You are not owed a read from a professional, even if you think you have an in, and even if you think it’s not a huge imposition. It’s not your choice to make. This needs to be clear–when you ask a professional for their take on your material, you’re not just asking them to take an hour or two out of their life, you’re asking them to give you–gratis–the acquired knowledge, insight, and skill of years of work. It is no different than asking your friend the house painter to paint your living room during his off hours.

He details why he won’t in two glorious pages.

comments

  1. Rick Neece on October 21st, 2009 at 6:43 pm

    I’ll be mulling this, along with my own behavior, the past couple years.

  2. Andrew Simone on October 21st, 2009 at 8:14 pm

    This makes nothing but complete sense to me.

  3. Daryl Scroggins on October 21st, 2009 at 9:37 pm

    Yes, this makes good sense to me too. I admire people who will try to help other writers, but I also know that many of the “askers” are so focused on themselves that they never pause to think about what that reader might like to do with his or her time instead of reading another work. And few people who ask for such readings ever trouble themselves to thank the reader–particularly if the response (asked for, after all) was not the one he or she wanted to hear.

  4. bob on October 22nd, 2009 at 9:49 am

    I can’t blame the guy for trying, but I can blame him for wasting an opportunity by giving a professional screenwriter some half-assed synopsis and expecting him to basically hold his hand and give him free advice while he gets his shit together. I think that’s what really pissed Olson off the most, and if this guy had bothered to write a complete script that was in the right format and had been sweated over and rewritten and fleshed out, Olson might not have written a two page article filled with obscenities and condemnation towards jerks who give him garbage to critique.

  5. Amanda Mae Meyncke on October 22nd, 2009 at 10:39 am

    Bob, I think Olson’s point is that the people who ask for help NEVER write these amazing scripts. It’s always a half-ass synopsis or miserably written. And let me tell you, everyone in L.A. is at a coffeeshop somewhere in the city writing these horrible scripts and foisting them on everyone. Go into any coffeeshop, and look at the people’s screens on their laptops, it’s all Final Draft. Almost every screenwriter I have ever met and read, and I say almost but I can’t think of an exception (except Deron! I just thought of one! Deron is great.), is terrible and they never want actual criticism. The problem is they spend so much time with their own writing that they start to think it’s pure genius. but the real question I ask myself with every script is “Why are we spending ten grand on this. Is this short worth ten grand?” The answer is almost never. Olson makes the point that it is very very difficult to write a good script, and that it has taken him years of concerted effort to hone his craft. Most screenwriters don’t put that much into it, and unfortunately it’s almost impossible to tell the 1 from the 500 who don’t. Maybe living in LA makes me biased, but I know so clearly the people he’s talking about, and I think his point is excellent and someone finally said it.

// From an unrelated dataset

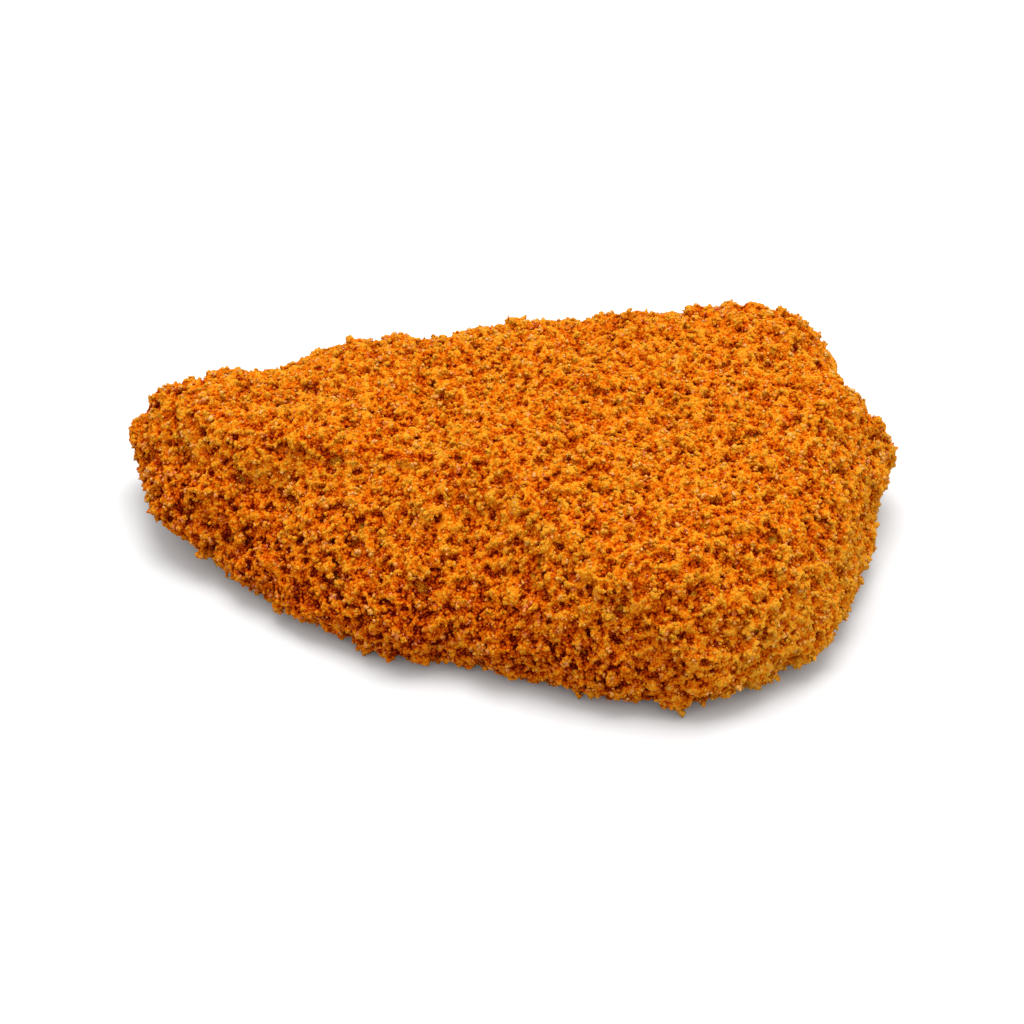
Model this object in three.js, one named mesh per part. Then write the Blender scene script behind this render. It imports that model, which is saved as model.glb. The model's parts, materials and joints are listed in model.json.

  6. Amanda Mae Meyncke on October 22nd, 2009 at 10:50 am

    And this mentality of “well, I know some famous screenwriter guy, maybe I can shmooze him” is the very reason I decided I didnt want to be embroiled in the industry. I hated the idea that you had to try and use other people to get ahead, that it was required of you.

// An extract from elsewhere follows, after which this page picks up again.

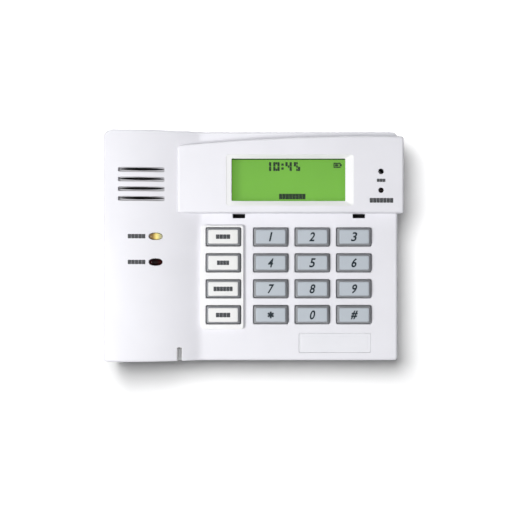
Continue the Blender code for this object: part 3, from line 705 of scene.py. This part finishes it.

  7. Cindy Scroggins on October 22nd, 2009 at 10:59 am

    Amae, I know next to nothing about screenwriting, but in other genres it is not the case that people who write amazing things never ask for help. Sometimes the best people out there are the ones who have been trudging along on their own, finally reaching a point where they want to show their work to someone whose own work they admire. Granted, such gems are few and far between, but they certainly exist. If the assholes would stop expecting established writers to read their half-assed shit, everyone would likely be more open to nurturing new talent.

  8. Amanda Mae Meyncke on October 22nd, 2009 at 11:09 am

    Yes, Cindy. I agree. I guess I just feel like Olson is targeting such a specific attitude that exists out here, this “oh I’m a writer, I deserve this” mentality, casual LA awful.

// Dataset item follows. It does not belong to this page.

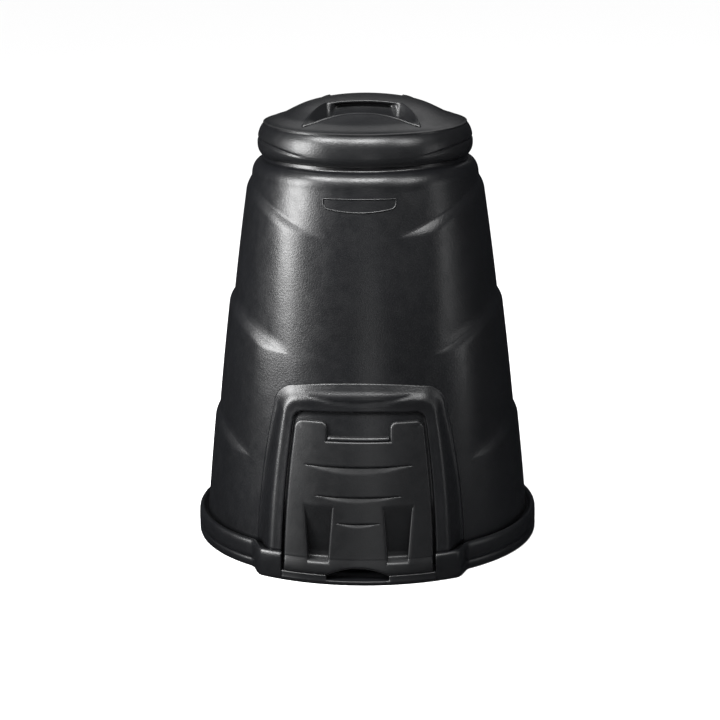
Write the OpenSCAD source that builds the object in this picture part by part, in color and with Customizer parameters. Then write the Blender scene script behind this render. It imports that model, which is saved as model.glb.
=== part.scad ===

    I agree with you though.

  9. Cindy Scroggins on October 22nd, 2009 at 11:28 am

    Yes, I understand how a mentality can take over a place. When I first lived in New York, I was amused by all of the people who told me they were actors. I thought of it as a simple affectation–the thing they told themselves to justify living with 4 roommates and working at a dive. It stopped being amusing when I realized a majority of these people were so deluded as to actually think themselves amazing talents, despite having never played a role beyond high school. I’m sure you see this ilk in LA, in addition to the pseudo screenwriters.

    I’m pretty sure being around such people all the time would drive me nuts. In Texas, we only have to contend with people who will shoot you if they think you disrespected their truck.

  10. Lucy Foley on October 22nd, 2009 at 11:44 am

    The arseholes are not going to stop. I have just been talking with them, and they say they are going to keep going. It is called ‘evolution’.

  11. Andrew Simone on October 22nd, 2009 at 11:52 am

    The old gag*, Cindy, when people tell you that they’re actors, is to ask, “oh yeah, what restaurant?” They love that.

    *Older than me, I’d wager.

  12. Cindy Scroggins on October 22nd, 2009 at 12:10 pm

    Actually, Andrew, my favorite “actor” during my time in NYC was the cab driver who told me he was really a psychologist–he just drove a cab to keep in touch with the man on the street.

  13. Michael Smith on October 22nd, 2009 at 4:25 pm

    And this mentality of “well, I know some famous screenwriter guy, maybe I can shmooze him” is the very reason I decided I didnt want to be embroiled in the industry. I hated the idea that you had to try and use other people to get ahead, that it was required of you.

    This sounds very similar to the reasons I didn’t follow my government degree into…well…government.